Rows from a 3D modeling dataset
------------

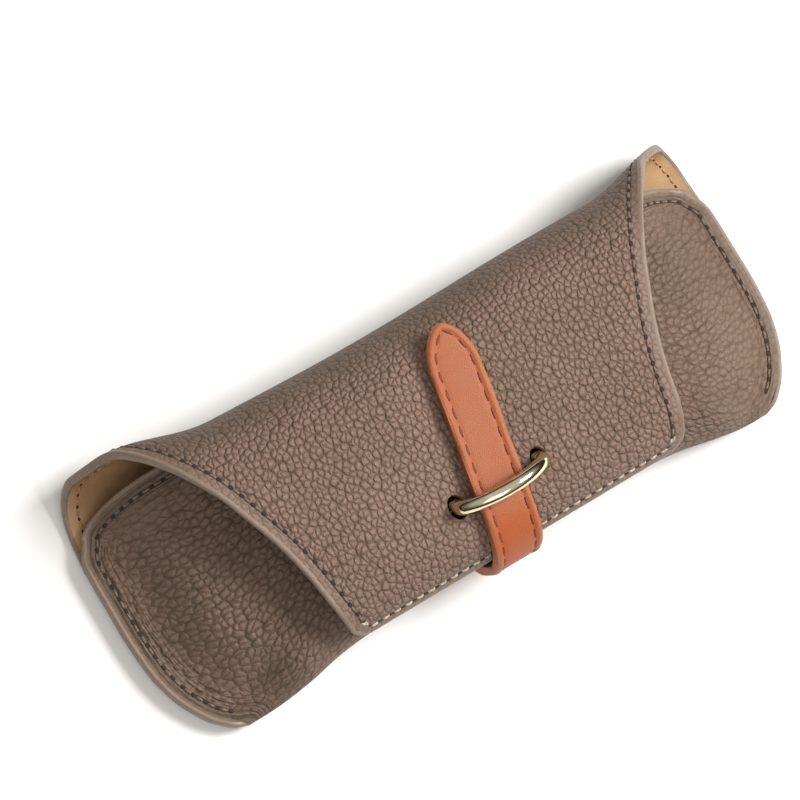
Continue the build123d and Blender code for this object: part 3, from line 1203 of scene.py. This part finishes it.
def strap_places(straight, pointed):
    """Places along the strap, closer together towards the tip."""
    before = np.linspace(0, strap_length - strap_point, straight)[:-1]
    return np.concatenate([before, strap_length - strap_point * np.linspace(1, 0, pointed) ** 2])


edge_s = strap_places(80, 60)
strap_edge = np.stack([strap_width(edge_s), edge_s], -1)
strap_rows = strap_places(84, 34)
strap_share = np.concatenate([-1 + np.array([0, 0.02, 0.05, 0.1, 0.17, 0.24, 0.29, 0.34, 0.42]),
                              np.linspace(-0.48, 0, 7)])
strap_share = np.concatenate([strap_share, -strap_share[-2::-1]])
a = strap_share[None, :] * strap_width(strap_rows)[:, None]
s = np.repeat(strap_rows[:, None], a.shape[1], axis=1)
edge = distance_to(strap_edge, a, s)
round_off = strap_round * (1 - np.sqrt(1 - (1 - np.clip(edge / strap_round, 0, 1)) ** 2))
groove = 0.34 * hump((edge - strap_stitch_in) / 0.38) + 0.22 * eased((edge - 1.7) / 0.6)
top = strap_face(a, s, strap_thick + 0.15 - round_off - groove)
under = strap_face(a, s, 0.05 + round_off * 0.8)
strap_skin = sheet("strap", top, under, np.stack([a, s], -1), edge)

# %% [markdown]
# ## Orange strap leather
# The strap is a smooth, satin leather with a fine even grain. It is lighter on its worn edges.
# Painted shade makes it deeper in the stitch line, and makes its lower half, which curves down
# round the flap's edge, darker and more saturated.

# %% Strap leather
orange = linear(164, 94, 57)
# A deeper orange for random clouds, and also painted shade for the lower half and stitch line.
orange_deep_and_shade = linear(168, 79, 29)
orange_edge = linear(170, 101, 62)


def strap_values():
    grain = cells(mapped(), {"Scale": 1.9})
    pores = noise(mapped(), 2.6, 3.0)
    cloud = noise(mapped(), 0.14, 3.0)
    edge = edge_distance()
    # Painted shade: the lower half, curving down round the flap's edge, is darker and more
    # saturated.
    lower_half_shade = mapped_along().step(38.0, 26.0)
    colour = mixed(cloud.step(0.3, 0.75) * 0.35 + lower_half_shade * 0.65, orange, orange_deep_and_shade)
    colour = mixed(edge.step(1.5, 0.3) * 0.7, colour, orange_edge)
    # Painted shade along the stitch line's groove.
    line = (edge - strap_stitch_in).step(0.45, 0.0) * edge.step(1.0, strap_stitch_in)
    colour = mixed(line * 0.6, colour, orange_deep_and_shade)
    return {
        "Base Color": colour,
        "Roughness": 0.46 + pores * 0.14,
        "Specular IOR Level": 0.45,
        "Normal": bumped(grain.step(0.0, 0.3) * 0.5 + pores, 0.07),
    }


strap_leather = surface("strap_leather", strap_values)
strap_line = sideways(both_sides(strap_edge), strap_stitch_in)
strap_sewing = sewn(
    "strap_stitches", strap_stitch, strap_shadow_slot, strap_face, -1, strap_line, 4.3,
    rust_thread, -0.16,
)

# %% [markdown]
# ## Ring and ring tab
# The ring is a bent wire with a pale gold plating. Its solid is already right, so only its
# finish changes. The tab that holds its bar is a strip of tan leather sewn inside the flap.

# %% Ring metal and tab
def ring_values():
    haze = speckled(260.0, 3.0)
    return {
        "Base Color": mixed(haze.step(0.3, 0.7), linear(236, 228, 202), linear(216, 206, 172)),
        "Metallic": 1.0,
        "Roughness": 0.07 + haze * 0.06,
    }


plated = surface("pale_gold", ring_values)
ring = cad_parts["ring"]
ring.data.materials.clear()
ring.data.materials.append(plated)

tab_low, tab_high = (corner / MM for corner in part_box("ring_tab"))
print("ring tab box, mm:", [round(v, 1) for v in (*tab_low, *tab_high)])

tab_half = 4.0
tab_thick = 0.9
tab_gap = 0.05
bar_s = hole_s - 0.85
bar_rise = 3.5
bar_half = 2.1
a, s = np.meshgrid(np.linspace(-tab_half, tab_half, 13),
                   np.linspace(bar_s - 10.2, bar_s + 12.6, 48))
lift = wall + bar_rise * hump((s - bar_s) / bar_half)


def under_flap(a, s, depth):
    """Points under the flap's outer face at a depth, without the dimples."""
    y, z, run_y, run_z = followed(fold_line, s, 0.1)
    return np.stack([a, y - depth * run_z, z + depth * run_y], -1)


edge = np.minimum(tab_half - np.abs(a), np.minimum(s - s.min(), s.max() - s))
tab_skin = sheet("ring_tab_skin", under_flap(a, s, lift + tab_thick),
                 under_flap(a, s, lift + tab_gap), np.stack([a, s], -1), edge)

# %% [markdown]
# ## Give the finishes and attach some pieces to bodies
# Every piece gets its material, and a piece that stands for solids hides them. The pocket's
# pieces follow the case and the ring tab follows the flap. The lengths of the fold and the strap
# only have their transforms applied, and follow no body.

# %% Finishes and bodies
def dressed(piece, material, slot, *nodes):
    """Give a piece its finish if it has none and hide its nodes' solids; the slot is not used."""
    if not piece.data.materials:
        piece.data.materials.append(material)
    if nodes:
        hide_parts(*nodes)


dressed(pocket_leather, creased_shaded_leather, "grained_leather", "body_leather")
dressed(pocket_lining, lining_leather, "lining_leather", "body_lining")
dressed(pocket_bead, edge_paint, "grained_leather")
dressed(pocket_stitches, brown_thread, "grained_leather")
for piece in (pocket_leather, pocket_lining, pocket_bead, pocket_stitches):
    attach(piece, "case")
for name, leather_node, lining_node, low_body, high_body, start, end in (
    ("roll_lower", "fold_leather_lower", "fold_lining_lower",
     "case", "fold_lower", (0, 0.0225, 0.0006), (0, 0.0297, 0.0098)),
    ("roll_back", "fold_leather_upper", "fold_lining_upper",
     "fold_lower", "fold_upper", (0, 0.0295, 0.0106), (0, 0.0295, 0.0159)),
    ("flap", "flap_leather", "flap_lining",
     "fold_upper", "flap", (0, 0.0292, 0.0200), (0, 0.0140, 0.0338)),
):
    dressed(fold_leathers[name], pebbled, "grained_leather", leather_node)
    dressed(fold_linings[name], lining_leather, "lining_leather", lining_node)
    dressed(fold_beads[name], edge_paint, "grained_leather")
    dressed(seam_parts[name], brown_thread, "grained_leather")
    for piece in (fold_leathers[name], fold_linings[name], fold_beads[name], seam_parts[name]):
        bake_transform(piece)
dressed(strap_skin, strap_leather, "strap_leather",
        "strap_face", "strap_backing", "strap_root_face", "strap_root_backing")
dressed(strap_sewing, rust_thread, "strap_leather")
for piece in (strap_skin, strap_sewing):
    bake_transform(piece)
dressed(tab_skin, lining_leather, "lining_leather", "ring_tab")
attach(tab_skin, "flap")

# %% [markdown]
# ## Floor and light
# The case lies on a pale floor, which is only a stage. One large soft lamp stands at the upper
# right, as in the photograph, and a weaker one fills from the left. The world is pale above and
# warm and dark at the horizon, which the ring and the painted edges reflect.

# %% Floor, lamps and world
floor_drop = 0.25 * MM
bpy.ops.mesh.primitive_plane_add(size=6, location=(0, 0, -floor_drop))
floor = bpy.context.object
floor.name = "floor"


def floor_values():
    return {
        "Base Color": mixed(speckled(3.0), linear(244, 243, 241), linear(247, 246, 245)),
        "Roughness": 0.85,
        "Specular IOR Level": 0.2,
    }


floor.data.materials.append(surface("pale_floor", floor_values))


def lamp(name, place, size, power):
    """A square soft lamp that points at the middle of the case."""
    data = bpy.data.lights.new(name, "AREA")
    data.shape = "SQUARE"
    data.size = size
    data.energy = power
    made = placed(name, data)
    made.location = place
    aim = Vector((0, 0, 0.01)) - Vector(place)
    made.rotation_euler = aim.to_track_quat("-Z", "Y").to_euler()


lamp("key", (0.8, -0.1, 0.95), 0.45, 17.5)
lamp("fill", (-0.3, -0.6, 1.1), 0.9, 3.5)
world = bpy.data.worlds.new("world")
bpy.context.scene.world = world
world.use_nodes = True
Wire.tree = world.node_tree
upwards = Wire.node("SeparateXYZ", {}, {0: Wire.node("TexCoord", {}, {})}, 2)
sky = mixed(upwards.step(0.2, 0.8), linear(80, 68, 54), linear(255, 252, 247))
backdrop = world.node_tree.nodes["Background"]
world.node_tree.links.new(sky.socket, backdrop.inputs["Color"])
backdrop.inputs["Strength"].default_value = 0.6
bpy.context.scene.view_settings.view_transform = "Standard"
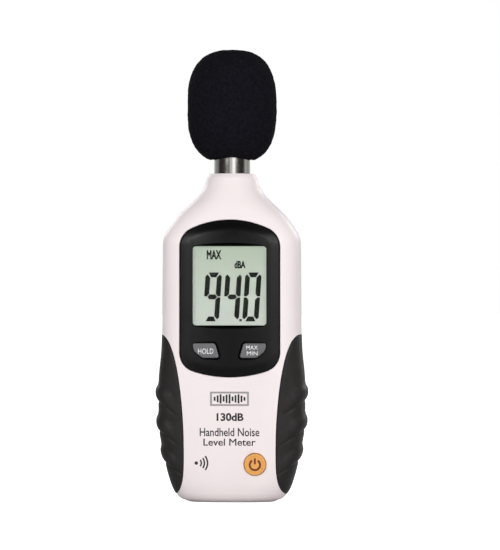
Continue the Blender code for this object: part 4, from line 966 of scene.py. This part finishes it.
def make_keys():
    def top(x, z, inset):
        return KEY_FRONT + rolled(inset, 0.35) - 0.05 * ease(inset, 0.0, 1.5)

    for name, side in (("hold", -1), ("max_min", 1)):
        rings = crowned_rings(
            lambda offset, side=side: key_outline(side, offset), KEY_BACK,
            [0, 0.02, 0.08, 0.16, 0.25, 0.35, 0.6], [0.7, 0.4, 0.15], np.array([side * 8.4, 53.3]), top,
        )
        key = skin(f"{name}_key", rings, KEY_GREY)
        flange = prism("flange", key_outline(side, 0.9), (-12.6, -11.8))
        carve(key, *plus(flange, *posts([SWITCHES[name]], 1.6, (-12.0, -10.3))))
        place(smooth(key, 34), f"{name}_key", f"{name}_button", slot="key_plastic")
    for name, words, x, z, body in (
        ("legend_hold", "HOLD", (-10.9, -5.5), (52.0, 53.9), "hold_key"),
        ("legend_max", "MAX", (5.9, 10.0), (53.5, 54.9), "max_min_key"),
        ("legend_min", "MIN", (6.1, 9.9), (51.5, 52.9), "max_min_key"),
    ):
        lettering(name, words, x, z, PRINT_WHITE, flat=KEY_FRONT - 0.06, bold=0.01, body=body)


def make_power_key():
    x, z = SWITCHES["power"]
    face = 14.95
    profile = [(0.0, face + 0.02), (1.2, face + 0.02), (2.3, face), (2.75, face - 0.02),
               (2.85, face - 0.12), (3.0, face - 0.12), (3.1, face - 0.02),
               *arc((3.4, face - 0.37), 0.35, 90, 0, 6),
               (3.75, 12.0), (4.85, 12.0), (4.85, 11.2), (1.6, 11.2), (1.6, 10.3), (0.0, 10.3)]
    key = lathe("power_key", profile, KEY_AMBER, centre=(x, 0, z), axis="-Y")
    place(key, "power_key", "power_button", slot="amber_key_plastic")
    ring = strip(arc((x, z - 0.1), 1.8, -238, 58, 40), 0.7)
    stem = [(x - 0.33, z + 0.1), (x + 0.33, z + 0.1), (x + 0.33, z + 2.2), (x - 0.33, z + 2.2)]
    symbol = plates("power_symbol", (ring, stem), PRINT_RUST, flat=-face - 0.05, thickness=0.07)
    place(symbol, "power_key")


# ---------------------------------------------------------------- microphone

BALL_RADIUS, BALL_MIDDLE = 15.65, 139.5
BALL_HALVES = ((2.6, 19.1), (3.0, -20.1))       # upper and lower: squareness of the outline, height


def make_windscreen():
    """A ball of open-cell foam, whose skin is slightly uneven."""
    profile, steps = [], 200
    for angle in np.radians(np.linspace(90, -90, 151)):
        power, rise = BALL_HALVES[math.sin(angle) < 0]
        radius = BALL_RADIUS * abs(math.cos(angle)) ** (2 / power)
        if rise < 0 and radius < SOCKET + 1.0:
            break
        profile.append((max(radius, 0.02), BALL_MIDDLE + rise * abs(math.sin(angle)) ** (2 / power)))
    low = profile[-1][1]
    profile += [(SOCKET + 0.6, low + 0.1), (SOCKET + 0.3, low + 0.45), (SOCKET + 0.1, low + 1.2),
                (SOCKET, low + 3.0)]
    skin_rings = len(profile)
    profile += [(SOCKET, h) for h in np.linspace(low + 5, 141.3, 8)] + [(0.02, 141.4)]
    turn = np.linspace(0, 2 * math.pi, steps, endpoint=False)
    rings = []
    for r, h in profile:
        saddle = 0.4 * min(max((126 - h) / 6, 0), 1)    # the mouth is higher in front and behind
        rings.append(np.stack([r * np.cos(turn), r * np.sin(turn), h - saddle * np.cos(2 * turn)], 1) * MM)
    foam = skin("foam_windscreen", rings, FOAM)
    ruffle(foam.data, ((9.0, 0.16), (2.2, 0.09), (0.8, 0.10)), skin_rings * steps)
    place(smooth(foam, 80), "foam_windscreen", "windscreen", slot="foam")


def make_neck():
    tube = [*arc((NECK - 0.3, 138.7), 0.3, 90, 0, 4), (NECK, 118.0), (NECK, 105.7), (7.7, 105.7),
            (7.7, 104.3), (NECK, 104.3), (NECK, 102.6), (5.6, 102.6), (5.6, 139.0)]
    neck = lathe("neck_barrel", tube, NECK_STEEL, steps=128, closed=True)
    place(neck, "case", "microphone_neck", slot="neck_steel")
    cap = [(0, 141.0), (4.6, 141.0), *arc((NECK - 0.5, 140.5), 0.5, 90, 0, 5), (NECK, 139.3),
           (5.3, 139.3), (5.3, 137.8), (4.5, 137.8), (4.5, 140.2), (0, 140.2)]
    grille = lathe("neck_grille", cap, NECK_STEEL)
    holes = [(0.0, 0.0), *arc((0, 0), 2.9, 0, 300, 5)]
    drills = [lathe("hole", [(0.75, 142), (0.75, 139)], steps=24, centre=(*at, 0)) for at in holes]
    carve(grille, *less(*drills))
    place(smooth(grille), "case", "microphone_grille", slot="neck_steel")


# ---------------------------------------------------------------- rear fittings

def make_screws():
    profile = [(0, 4.0), (1.0, 3.97), (1.6, 3.82), (1.92, 3.5), (2.0, 3.1), (2.0, 2.5), (1.05, 2.5),
               (1.05, -6.0), (0.3, -8.0), (0, -8.0)]
    for name, (x, z) in CASE_SCREWS.items():
        screw = lathe(f"screw_{name}", profile, STEEL, 48, (x, 0, z), "+Y")
        arms = ((1.2, 0.28), (0.28, 1.2))
        cross = [block("slot", (x - a, x + a), (3.2, 5), (z - b, z + b)) for a, b in arms]
        carve(screw, *less(*cross))
        place(smooth(screw), "case", f"case_screw_{name}", slot="fastener_steel")


def make_cells():
    can = [(0, 44.5), (1.7, 44.5), (1.88, 44.4), (1.9, 44.2), (1.9, 43.72), (4.84, 43.72), (4.84, 43.3),
           (4.75, 43.0), (4.75, 0.6), (4.75, 0.0), (0, 0.0)]
    wrap = [(4.9, 43.7), (5.12, 43.6), (5.2, 43.4), (5.2, 11.0), (4.85, 11.0), (4.85, 43.7)]
    band = [(4.8, 11.0), (5.2, 11.0), (5.2, 0.35), (5.08, 0.12), (4.85, 0.05), (4.8, 0.3)]
    for number, up in CELLS:
        node = f"battery_{number}"
        low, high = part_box(node)
        x, y = (low.x + high.x) / 2 / MM, (low.y + high.y) / 2 / MM
        bottom, sign = (low.z / MM, 1) if up else (high.z / MM, -1)
        for part, profile, look, nodes in (
            ("can", can, CELL_END, [node]), ("wrap", wrap, CELL, []), ("band", band, CELL_BAND, []),
        ):
            points = [(r, bottom + sign * h) for r, h in profile]
            piece = lathe(f"cell_{number}_{part}", points, look, 64, (x, y, 0), closed=part != "can")
            place(piece, "case", *nodes, slot="cell")


def make_springs():
    wire, turns, steps = 0.28, 3.5, 140
    for number, up in CELLS:
        low, high = (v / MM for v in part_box(f"battery_spring_{number}"))
        curve = bpy.data.curves.new(f"spring_{number}", "CURVE")
        curve.dimensions = "3D"
        curve.bevel_depth = wire * MM
        curve.bevel_resolution = 3
        curve.use_fill_caps = True
        spline = curve.splines.new("POLY")
        spline.points.add(steps)
        for i, point in enumerate(spline.points):
            share = i / steps
            radius = 3.3 - 1.3 * (share if up else 1 - share)
            angle = 2 * math.pi * turns * share
            x = (number - 2) * CELL_PITCH + radius * math.cos(angle)
            y = CELL_Y + radius * math.sin(angle)
            z = low.z + wire + (high.z - low.z - 2 * wire) * share
            point.co = (x * MM, y * MM, z * MM, 1.0)
        obj = new_object(f"contact_spring_{number}", curve, SPRING)
        place(obj, "case", f"battery_spring_{number}", slot="fastener_steel")


def dress_cad_nodes():
    """Procedural materials for the CAD nodes that stay."""
    looks = {
        HOLDER: ["lcd_holder"],
        SILICONE: ["upper_contact_strip", "lower_contact_strip"],
        BOARD: ["main_board"],
        COMPONENT: ["processor_chip", "amplifier_chip", "hold_switch", "max_min_switch", "power_switch"],
        TRIMMER: ["trimmer_body"],
        KEY_GREY: ["hold_switch_plunger", "max_min_switch_plunger", "power_switch_plunger"],
        CAN: ["crystal", "filter_capacitor", "microphone_capsule", "trimmer_rotor"],
        BOOT: ["capsule_boot"],
        WIRE_RED: ["microphone_signal_wire", "battery_positive_lead"],
        WIRE_BLACK: ["microphone_ground_wire", "battery_negative_lead"],
        SPRING: ["contact_positive_terminal", "contact_negative_terminal",
                 "contact_upper_link", "contact_lower_link"],
        STEEL: [f"board_screw_{where}" for where in ("top", "left", "right", "bottom")],
    }
    for look, nodes in looks.items():
        for node in nodes:
            materials = frame["nodes"][node].data.materials
            materials.clear()
            materials.append(look.material)


# ---------------------------------------------------------------- studio

CAMERA_AZIMUTH = math.radians(3.4)
CAMERA_DISTANCE = 1.3
AIM_HEIGHT, AIM_RIGHT = 79.46 * MM, 6.3 * MM
FRAME_WIDTH, SENSOR_WIDTH = 176 * MM, 36.0


def make_camera():
    data = bpy.data.cameras.new("camera")
    camera = new_object("camera", data)
    right = Vector((math.cos(CAMERA_AZIMUTH), math.sin(CAMERA_AZIMUTH), 0))
    back = Vector((math.sin(CAMERA_AZIMUTH), -math.cos(CAMERA_AZIMUTH), 0))
    aim = right * AIM_RIGHT + Vector((0, 0, AIM_HEIGHT))
    camera.location = aim + back * CAMERA_DISTANCE
    camera.rotation_euler = (math.radians(90), 0, CAMERA_AZIMUTH)
    data.sensor_fit = "HORIZONTAL"
    data.sensor_width = SENSOR_WIDTH
    data.lens = SENSOR_WIDTH * CAMERA_DISTANCE / FRAME_WIDTH
    data.clip_start, data.clip_end = 0.01, 50.0
    bpy.context.scene.camera = camera


def area_light(name, position, size, power, aim=(0, 0, 0.08)):
    data = bpy.data.lights.new(name, "AREA")
    data.shape = "RECTANGLE"
    data.size, data.size_y = size
    data.energy = power
    light = new_object(name, data)
    light.location = position
    light.rotation_euler = (Vector(aim) - Vector(position)).to_track_quat("-Z", "Y").to_euler()


def make_floor():
    """A matt pale floor. The camera also sees a glow from it, which keeps it white."""
    look = Look("studio_floor", (0.62, 0.62, 0.62), 0.9, Emission_Color=(1, 1, 1, 1), Specular_IOR_Level=0.1)
    look.vary(0.2, (0.60, 0.60, 0.60), 0.5)
    look.link(look.node("ShaderNodeLightPath").outputs["Is Camera Ray"], "Emission Strength")
    radius, under, steps = 6.0, -0.1 * MM, 96
    turn = np.linspace(0, 2 * math.pi, steps, endpoint=False)
    verts = np.stack([radius * np.cos(turn), radius * np.sin(turn), np.full(steps, under)], 1)
    mesh_object("studio_floor", verts, [tuple(range(steps))], look)


# What mirrors see near the horizon: world azimuth in degrees from the front, and brightness.
STUDIO_BANDS = (
    (-180, 0.55), (-150, 0.80), (-133, 0.46), (-118, 0.32), (-97, 0.27), (-87, 0.08), (-77, 0.026),
    (-56, 0.04), (-42, 0.08), (-23, 0.18), (-16, 0.16), (-11, 0.50), (-4, 0.84), (1.5, 0.60), (6, 1.2),
    (11, 1.5), (19, 1.5), (24, 0.7), (30, 0.22), (42, 0.08), (58, 0.03), (75, 0.024), (82, 0.08),
    (90, 0.24), (98, 0.52), (118, 0.38), (132, 0.38), (150, 0.62),
)


def make_world():
    """White to the camera, soft to matt surfaces, and a banded studio in reflections."""
    world = bpy.data.worlds.new("studio")
    world.use_nodes = True
    bpy.context.scene.world = world
    world.node_tree.nodes.clear()

    def add(kind, inputs=None, **settings):
        return add_node(world.node_tree, kind, inputs, **settings)

    def background(colour, strength=1.0):
        return add("ShaderNodeBackground", {"Color": colour, "Strength": strength}).outputs[0]

    path = add("ShaderNodeLightPath").outputs
    split = add("ShaderNodeSeparateXYZ", {0: add("ShaderNodeTexCoord").outputs["Generated"]}).outputs
    front = add("ShaderNodeMath", {0: split["Y"], 1: -1.0}, operation="MULTIPLY")
    azimuth = add("ShaderNodeMath", {0: split["X"], 1: front.outputs[0]}, operation="ARCTAN2")
    turn = add("ShaderNodeMapRange", {"Value": azimuth.outputs[0], "From Min": -math.pi, "From Max": math.pi})
    ramp = add("ShaderNodeValToRGB", {0: turn.outputs[0]})
    elements = ramp.color_ramp.elements
    elements[1].position = 1.0
    elements[1].color = (0.55, 0.55, 0.52, 1)
    for degrees, value in STUDIO_BANDS:
        element = elements[0] if degrees == -180 else elements.new((degrees + 180) / 360)
        warm = 0.80 if value < 0.1 else 0.95
        element.color = (value, value * (warm + 1) / 2, value * warm, 1)
    height = add("ShaderNodeMath", {0: split["Z"]}, operation="ABSOLUTE")
    away = add("ShaderNodeMapRange", {"Value": height.outputs[0], "From Min": 0.09, "From Max": 0.16})
    colours = {0: away.outputs[0], 6: ramp.outputs["Color"], 7: (0.13, 0.13, 0.135, 1)}
    bands = add("ShaderNodeMix", colours, data_type="RGBA")
    white = (1, 1, 1, 1)
    unseen = add("ShaderNodeMixShader", {
        0: path["Is Glossy Ray"], 1: background(white, 0.42), 2: background(bands.outputs[2]),
    })
    final = add("ShaderNodeMixShader", {0: path["Is Camera Ray"], 1: unseen.outputs[0], 2: background(white)})
    add("ShaderNodeOutputWorld", {"Surface": final.outputs[0]})


def make_studio():
    make_camera()
    make_floor()
    make_world()
    area_light("left_box", (-0.52, -0.94, 0.32), (0.32, 0.14), 3.9)
    area_light("right_box", (0.52, -0.94, 0.32), (0.32, 0.14), 4.1)
    area_light("left_fill", (-0.8, -0.35, 0.5), (0.4, 0.2), 0.2)
    area_light("right_fill", (0.92, -0.22, 0.46), (0.4, 0.2), 1.3)
    area_light("back_left", (-0.6, 0.95, 0.5), (0.5, 0.4), 2.6)
    area_light("back_right", (0.6, 0.95, 0.5), (0.5, 0.4), 2.6)
    view = bpy.context.scene.view_settings
    view.view_transform = "Standard"
    view.look = "None"


make_studio()
make_front_case()
make_rear_case()
make_door()
make_grips()
make_bezel()
make_window()
make_display()
make_print()
make_keys()
make_power_key()
make_windscreen()
make_neck()
make_screws()
make_cells()
make_springs()
dress_cad_nodes()

bpy.context.view_layer.update()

------------

- Work required -
Please return every line from the first one in the records above down to the line containing "under, np.stack([a, s], -1), edge)", including both, exactly as written and nothing more.

- Output of the task -
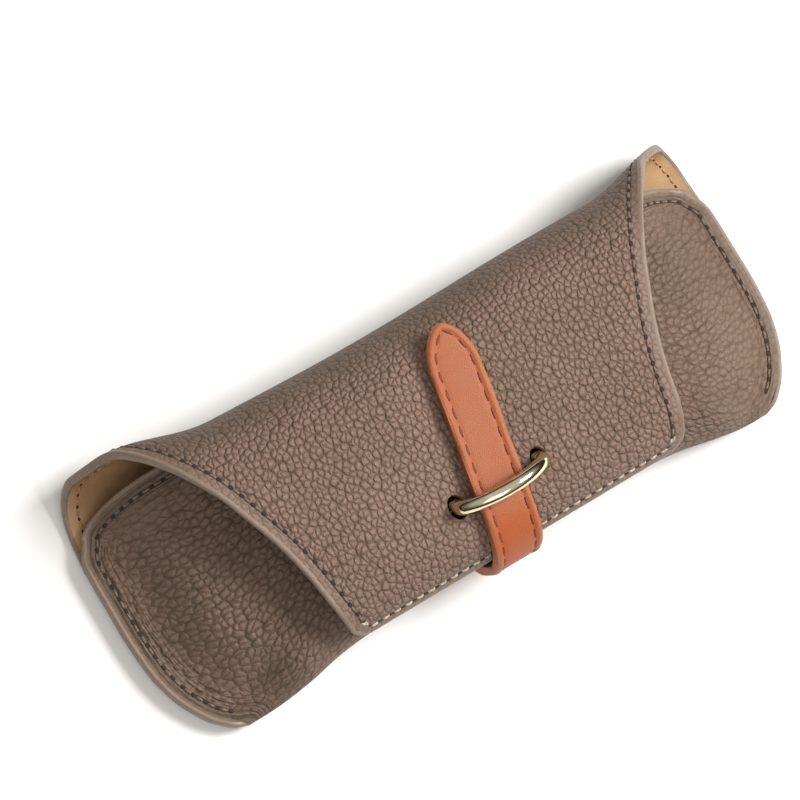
Continue the build123d and Blender code for this object: part 3, from line 1203 of scene.py. This part finishes it.
def strap_places(straight, pointed):
    """Places along the strap, closer together towards the tip."""
    before = np.linspace(0, strap_length - strap_point, straight)[:-1]
    return np.concatenate([before, strap_length - strap_point * np.linspace(1, 0, pointed) ** 2])


edge_s = strap_places(80, 60)
strap_edge = np.stack([strap_width(edge_s), edge_s], -1)
strap_rows = strap_places(84, 34)
strap_share = np.concatenate([-1 + np.array([0, 0.02, 0.05, 0.1, 0.17, 0.24, 0.29, 0.34, 0.42]),
                              np.linspace(-0.48, 0, 7)])
strap_share = np.concatenate([strap_share, -strap_share[-2::-1]])
a = strap_share[None, :] * strap_width(strap_rows)[:, None]
s = np.repeat(strap_rows[:, None], a.shape[1], axis=1)
edge = distance_to(strap_edge, a, s)
round_off = strap_round * (1 - np.sqrt(1 - (1 - np.clip(edge / strap_round, 0, 1)) ** 2))
groove = 0.34 * hump((edge - strap_stitch_in) / 0.38) + 0.22 * eased((edge - 1.7) / 0.6)
top = strap_face(a, s, strap_thick + 0.15 - round_off - groove)
under = strap_face(a, s, 0.05 + round_off * 0.8)
strap_skin = sheet("strap", top, under, np.stack([a, s], -1), edge)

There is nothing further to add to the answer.